Seiler has had a similarly stunted start to life in the NWSL. The 26-year-old started her college career at the University of Georgia where she made 40 appearances and finished with 10 goals and 11 assists over two seasons. After two years at Georgia, Seiler opted to transfer to the University of Florida, where she redshirted during the 2015 season. In 2016, Seiler made her Gator debut scoring a goal and providing two assists. The midfielder went on to captain 23 matches while leading the team with eight assists and six goals.

Despite being drafted 9th overall in the 2018 NWSL College Draft by the Portland Thorns, Seiler would not make her NWSL until the 2019 season due to a lingering MCL injury picked up playing for the Florida Gators. Her bad luck continued when she tore her ACL in training, mid-way through her breakout rookie 2019 season. Across her two seasons Seiler has made 20 NWSL appearances, but only tallied 105 minutes in her comeback 2020 season.

What They Said: James Clarkson: “The addition of Gabby and Emily is another step in the development and growth of the team. They are both ideal fits for our culture and style of play”.

What This Means: The result of the trade is that the Dash now have 23 players on their active roster ahead of the 2021 NWSL season. Houston will also have their two remaining picks in the 3rd round of the upcoming NWSL Draft(the 26th and 27th overall selections). The draft will take place Wednesday, Jan. 13, at 6 p.m. CST on the NWSL Twitch channel.

The consensus on both of these players is that the NWSL has not seen the best of their abilities yet. Whether due to injury or opportunity, Ogle and Seiler are unpolished players with extremely high potential.

For the third consecutive year James Clarkson and the Dash staff have opted to trade away their 1st round pick. In 2020 the Dash didn’t get any younger but they did get a lot better. These transfers allow the Dash to build youthful roster depth without relying upon rookies. Seiler and Ogle will understand the travel commitments of a season, the training practices and the emotional demands of the NWSL. These qualities are so important to Clarkson’s coalescent Houston team.

The writing was on the wall for Seiler in a stacked Thorns midfield. Seiler was a standout for the Thorns as a defensive midfielder in 2019, but since then the Thorns have signed Rocky Rodriguez. Now in Houston, Seiler’s role as an intelligent and decisive central midfielder would suggest that Hayley Hanson will be making her switch to playing right back a permanent one.

Whilst Sophie Schimdt exceeded expectations in 2020, this move assures the next player to play at the base of the midfield three is already on Houston’s roster. Having a starter in Schmidt should give Seiler plenty of time to continue her rehab and slowly make her return to match sharpness. Should Schimdt go and play for Canada in the 2021 Summer Olympics, Seiler would need to be ready to become the starter in July 2021.

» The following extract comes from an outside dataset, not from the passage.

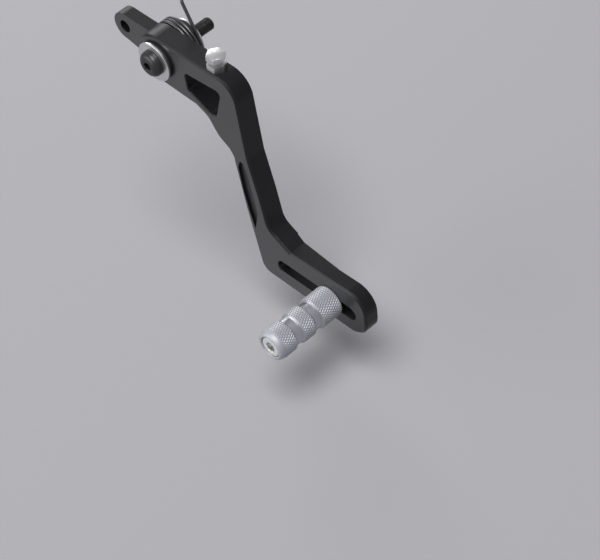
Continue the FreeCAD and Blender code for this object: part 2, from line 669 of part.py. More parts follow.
# Screw through the step pin and the slot, into the nut behind the arm.
screw_seat = head_floor + size("lock_washer_thick")
nut_out = track_floor - size("pin_seat_gap")
screw_end = -(pin_seat - nut_out) - size("nut_thick") - size("screw_past_nut")
screw_top = screw_seat + size("screw_head_height")
screw = turned("step_pin_screw", [
    (0.0, screw_end), (size("screw_radius") - size("screw_chamfer"), screw_end),
    (size("screw_radius"), screw_end + size("screw_chamfer")),
    (size("screw_radius"), screw_seat),
    (size("screw_head_radius"), screw_seat),
    (size("screw_head_radius"), screw_top - size("screw_head_chamfer")),
    (size("screw_head_radius") - size("screw_head_chamfer"), screw_top), (0.0, screw_top),
], pin_x, pin_seat, slot_z)
hex_sketch = new_sketch(screw, "XZ_Plane", "screw_socket_outline", screw_top)
add_polygon(hex_sketch, hexagon(size("screw_socket")))
pocket(screw, hex_sketch, "screw_socket", size("screw_socket_depth"))

slot_nut = new_body("step_pin_nut", pin_x, nut_out - size("nut_thick"), slot_z)
half_nut = size("nut_length") / 2.0
half_wide = size("nut_width") / 2.0
cut = size("nut_corner")
slot_nut_sketch = new_sketch(slot_nut, "XZ_Plane", "step_nut_outline")
add_polygon(slot_nut_sketch, [
    (half_nut - cut, -half_wide), (half_nut, -half_wide + cut), (half_nut, half_wide - cut),
    (half_nut - cut, half_wide), (-half_nut + cut, half_wide), (-half_nut, half_wide - cut),
    (-half_nut, -half_wide + cut), (-half_nut + cut, -half_wide),
])
add_circle(slot_nut_sketch, 0.0, 0.0, size("screw_radius") + size("thread_gap"))
pad(slot_nut, slot_nut_sketch, "step_nut_plate", size("nut_thick"))


def spring_shape():
    """Coil with a leg along the arm and a hooked leg for the bracket, as one swept wire."""
    wire = size("spring_wire").value / 2.0
    turns = size("spring_turns").value
    pitch = size("spring_pitch").value
    coil = Part.makeHelix(pitch, pitch * turns, size("spring_radius").value, 0, True)
    coil.rotate(FreeCAD.Vector(), FreeCAD.Vector(0, 0, 1),
                size("leg_angle").value + 360.0 * turns)
    coil.translate(FreeCAD.Vector(0, 0, coil_out.value - pitch * turns))
    edges = coil.Edges
    first = edges[0]
    last = edges[-1]
    start = first.valueAt(first.FirstParameter)
    end = last.valueAt(last.LastParameter)
    back = first.tangentAt(first.FirstParameter) * -1.0
    onward = last.tangentAt(last.LastParameter)
    inward = FreeCAD.Vector(0, 0, -1)
    inward = (inward - back * inward.dot(back)).normalize()
    bend = size("hook_radius").value
    half = math.radians(45.0)
    bend_from = start + back * size("bracket_leg").value
    bend_mid = bend_from + back * (bend * math.sin(half)) + inward * (bend * (1 - math.cos(half)))
    bend_to = bend_from + back * bend + inward * bend
    tip = bend_to + inward * size("hook_length").value
    path = Part.Wire(
        [Part.LineSegment(tip, bend_to).toShape(),
         Part.Arc(bend_to, bend_mid, bend_from).toShape(),
         Part.LineSegment(bend_from, start).toShape()]
        + edges
        + [Part.LineSegment(end, end + onward * size("leg_length").value).toShape()])
    section = Part.Wire(Part.Circle(tip, inward, wire).toShape())
    solid = path.makePipeShell([section], True, False)
    print("spring: volume %.1f, section times length %.1f"
          % (solid.Volume, math.pi * wire * wire * path.Length))
    solid.rotate(FreeCAD.Vector(), FreeCAD.Vector(1, 0, 0), 90.0)
    return solid


spring = doc.addObject("Part::Feature", "return_spring")
spring.Label = "return_spring"
spring.Shape = spring_shape()

doc.recompute()
pieces = [item for item in doc.Objects
          if item.TypeId == "PartDesign::Body" or item.Name == "return_spring"]
for item in doc.Objects:
    if "Invalid" in item.State or "Error" in item.State:
        raise ValueError("%s did not build" % item.Name)
for piece in pieces:
    shape = piece.Shape
    if shape.isNull() or not shape.isValid() or len(shape.Solids) != 1:
        raise ValueError("%s is not one valid solid" % piece.Label)
for piece in pieces:
    piece.Shape.exportStep("parts/%s.step" % piece.Label)
    print("%s %.0f mm3" % (piece.Label, piece.Shape.Volume))
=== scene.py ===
import math

import bmesh
import bpy
from mathutils import Matrix, Vector


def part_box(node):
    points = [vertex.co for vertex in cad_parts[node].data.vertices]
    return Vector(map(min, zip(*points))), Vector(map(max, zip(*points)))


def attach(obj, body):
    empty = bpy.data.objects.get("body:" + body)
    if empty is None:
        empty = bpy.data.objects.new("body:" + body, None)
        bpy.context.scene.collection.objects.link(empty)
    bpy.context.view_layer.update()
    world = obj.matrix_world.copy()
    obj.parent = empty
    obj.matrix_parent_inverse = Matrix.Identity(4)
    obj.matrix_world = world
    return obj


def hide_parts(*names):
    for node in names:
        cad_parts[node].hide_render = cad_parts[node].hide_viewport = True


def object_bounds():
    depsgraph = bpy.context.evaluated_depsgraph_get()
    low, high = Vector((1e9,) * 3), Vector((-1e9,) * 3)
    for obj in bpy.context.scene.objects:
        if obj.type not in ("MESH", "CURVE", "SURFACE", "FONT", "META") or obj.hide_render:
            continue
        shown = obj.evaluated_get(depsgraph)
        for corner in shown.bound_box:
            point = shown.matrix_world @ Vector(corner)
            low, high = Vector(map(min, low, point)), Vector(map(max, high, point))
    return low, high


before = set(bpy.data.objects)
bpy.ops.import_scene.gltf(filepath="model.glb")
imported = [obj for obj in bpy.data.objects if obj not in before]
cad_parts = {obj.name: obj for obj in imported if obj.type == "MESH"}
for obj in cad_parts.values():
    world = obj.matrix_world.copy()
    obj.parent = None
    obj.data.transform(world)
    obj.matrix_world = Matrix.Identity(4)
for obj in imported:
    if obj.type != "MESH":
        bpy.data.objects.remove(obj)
cad_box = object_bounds()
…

Don’t expect Ogle to come in and start either. Having seen how little Clarkson likes to experiment, Ogle will arrive as a project with high upside. Having lost Cece Kizer to Racing Louisville, in the NWSL Expansion Draft, Clarkson was certainly looking for options off the bench. Much like Kizer, Ogle could play a variety of roles where a physical player is needed. Witnessing how the diminutive Bri Visalli has been molded into a fantastic defensive winger, would it be too outlandish to suggest that maybe Clarkson has earmarked Ogle as an alternate in that position?